Injunctive relief enters in favor of the Plaintiffs, and all of them, and against the Defendants, and all of them, as follows:

1. Defendants are enjoined from adopting, implementing, administering, or enforcing any and all laws and regulations that fail to establish, maintain, and fund a thorough and uniform system of free public schools throughout the state that fulfills the qualitative mandate of the Education Clause and the rights guaranteed to the Plaintiffs thereunder and that is in full compliance with the requirements of the Local Control Clause; including, without limitation the Public School Finance Act of 1994 in its entirety, categorical funding programs, and capital construction funding laws and regulations;

2. Defendants are further enjoined to design, enact, fund, and implement a system of public school finance that provides and assures that adequate, necessary, and sufficient funds are available in a manner rationally related to accomplish the purposes of the Education Clause and the Local Control Clause;

3. The Court hereby stays the enforcement of the injunctive relief set forth hereinabove in order to provide the State with a reasonable time to create and implement a system of public school finance that meets the mandates of the Education Clause and the Local Control Clause.

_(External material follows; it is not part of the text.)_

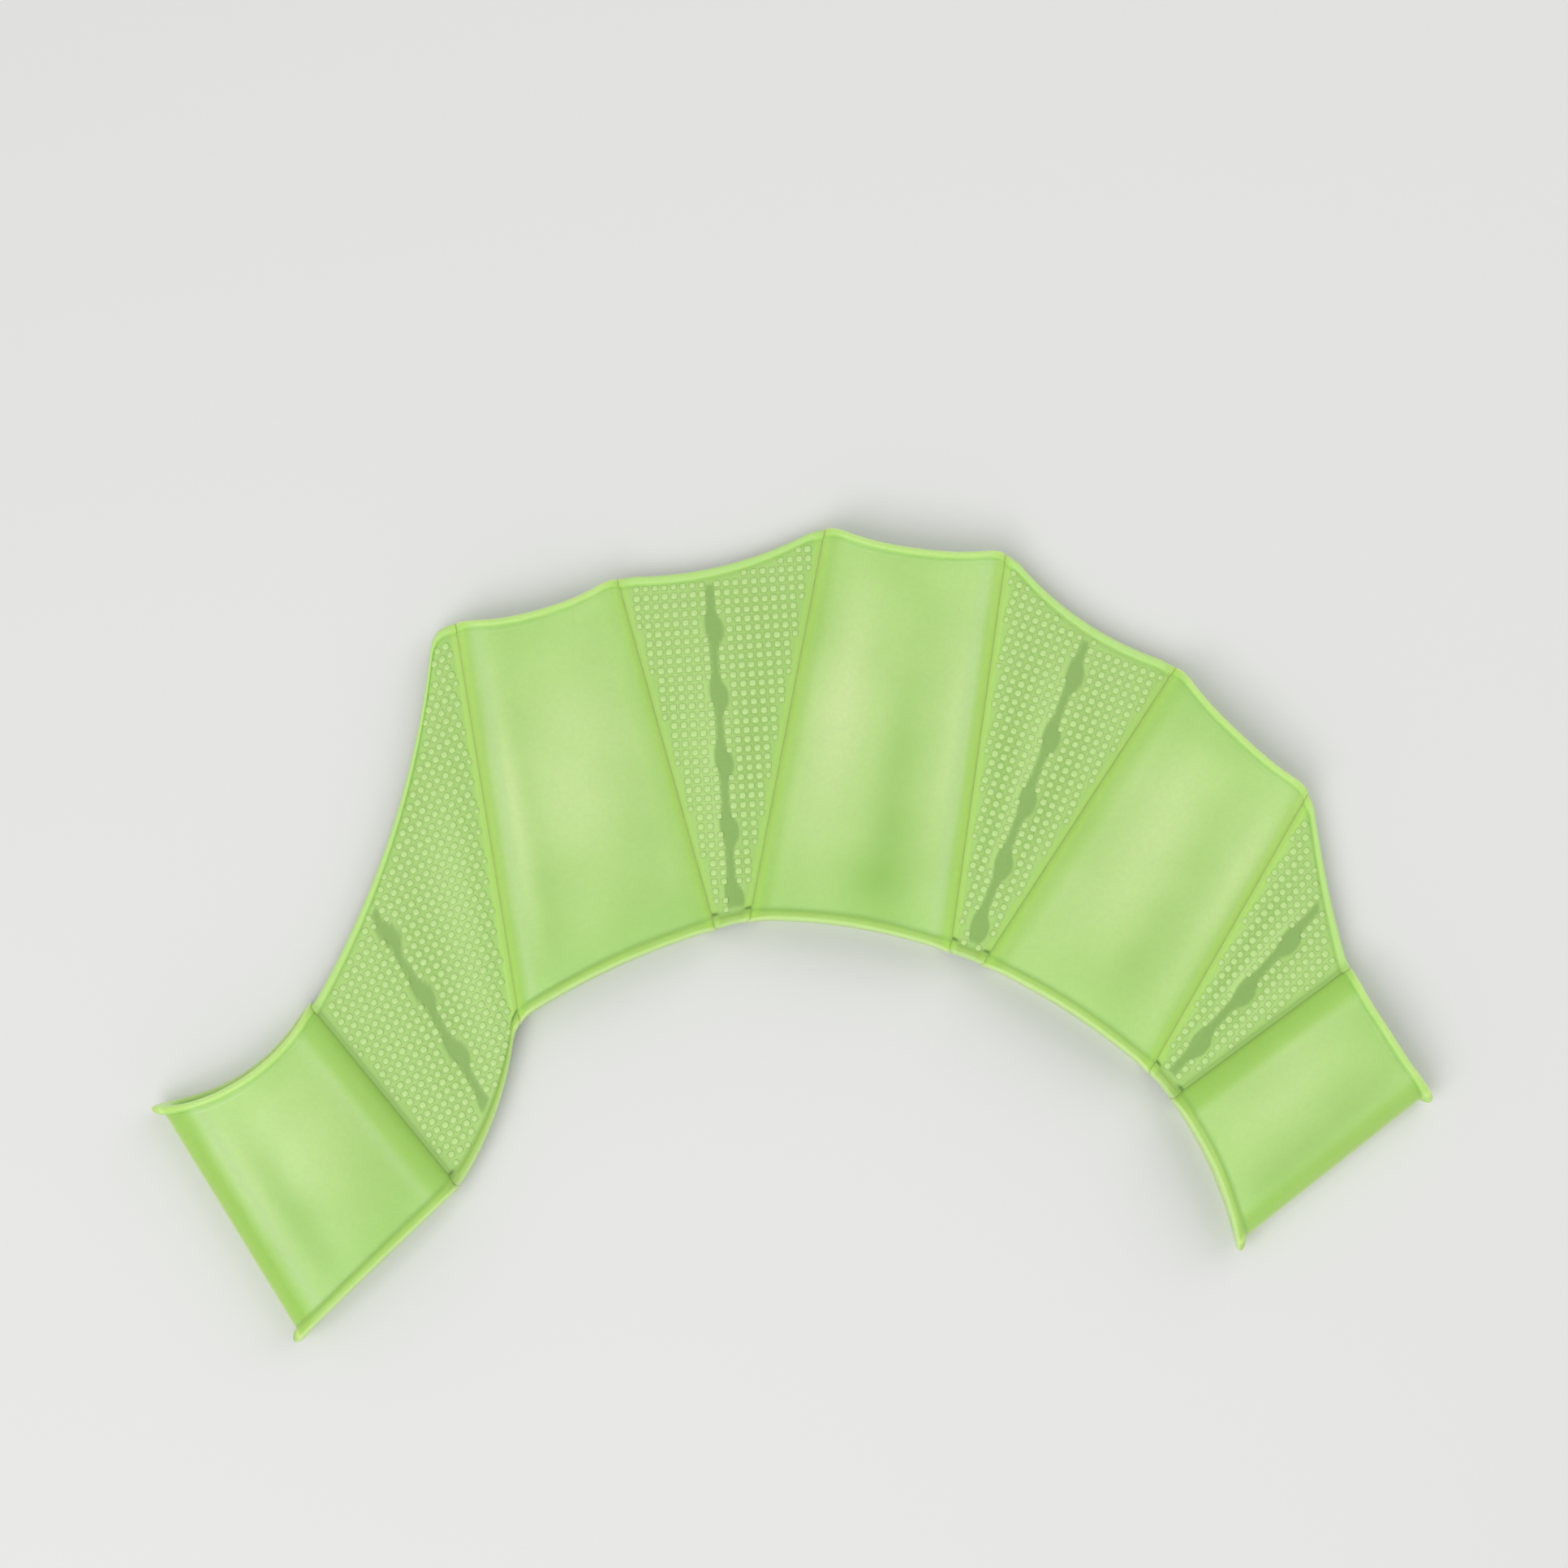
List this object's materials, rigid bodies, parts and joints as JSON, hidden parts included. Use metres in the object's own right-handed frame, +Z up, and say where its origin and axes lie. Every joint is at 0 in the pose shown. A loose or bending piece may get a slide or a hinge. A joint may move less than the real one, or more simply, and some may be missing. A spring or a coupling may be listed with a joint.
{
  "type": "webbed swim glove",
  "caption": "Soft silicone hand fin: a fan of open finger sleeves joined by thin dotted webs with rounded rims, lying flat.",
  "frame": {"origin": "centre of the whole glove's plan on the surface that it lies on", "axes": "+X across the glove from the thumb to the little finger, +Y the way the fingers point, +Z up from the surface"},
  "size_m": [0.1886, 0.1206, 0.0095],
  "materials": {
    "sleeve_silicone": "satin translucent lime green silicone, smooth, with a fine even grain",
    "web_silicone": "satin translucent lime green silicone membrane with a field of small raised dots"
  },
  "bodies": {
    "root": {"thumb_sleeve": "sleeve_silicone", "index_sleeve": "sleeve_silicone", "middle_sleeve": "sleeve_silicone", "ring_sleeve": "sleeve_silicone", "little_sleeve": "sleeve_silicone", "web_thumb_index": "web_silicone", "web_index_middle": "web_silicone", "web_middle_ring": "web_silicone", "web_ring_little": "web_silicone"}
  },
  "joints": []
}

This stay shall continue in effect until final action by the Colorado Supreme Court upon appeal of the Court’s decision; provided that if appeal is not perfected to the Colorado Supreme Court, this Court shall review the stay upon application of either party submitted no earlier than the conclusion of the 2012 legislative session. While this stay is in place and until further action by the Supreme Court or this Court, the present financing formula and funding may remain in effect.

SO ORDERED this 9th day of December, 2011.
BY THE COURT
Sheila A. Rappaport
District Court Judge

From a pratical perspective, this is the straw that has broken the camel's back. The State of Colorado is now clearly overconstrained. No matter how well meaning Governor Hickenlooper and the Colorado General Assembly are in 2012, they do not have the capacity to enact a budget that does not violate one provision of the state constitution or another or one or more federal laws or constitutional provisions, without a vote of the people in favor of a state constitutional amendment or voter approval for ta tax increase, in the face of the political reality that measures similar to the ones necessary for Colorado to meet its state constitutional requirements have been soundly defeated by Colorado voters in the past, repeatedly. So, it is very hard to see what difference one more legislative session of deliberation will make as a reult of this decision.

What Colorado needs is some way to break the Gordian knot of the state constitutional and federal law barriers that stand in its way in this overconstrained environment, perhaps in the form of direction from the courts regarding which of its conflicting obligations it is allowed to breach. Federal law, when mandatory, pre-empts state law, but when it merely assigns consequences fiscally for disobedience, as is the case in the Medicaid program, the case is not so clear. Determining which state constitutional provision can be ignored isn't easy either.

But, the Courts, in depanding action from elective officials, aren't much better situated that the monarchs facing the original legislatures in England and France because they needed tax funds to meet their spending objectives. The principle that I call "sovereignty of the group" comes into play any time voters or a legislature is called upon to decided anything. They act without regard to the existence of outside constraints with impunity, and the process effectively guarantees their right to make decisions that courts or any other rational observer would find to be irrational.

In the end, I don't disagree that education is underfunded in Colorado, but I don't see a politically possible way to resolve the problem unless the Courts give the Governor and legislature the authority to ignore TABOR in order to enact a constitutional funding system for education.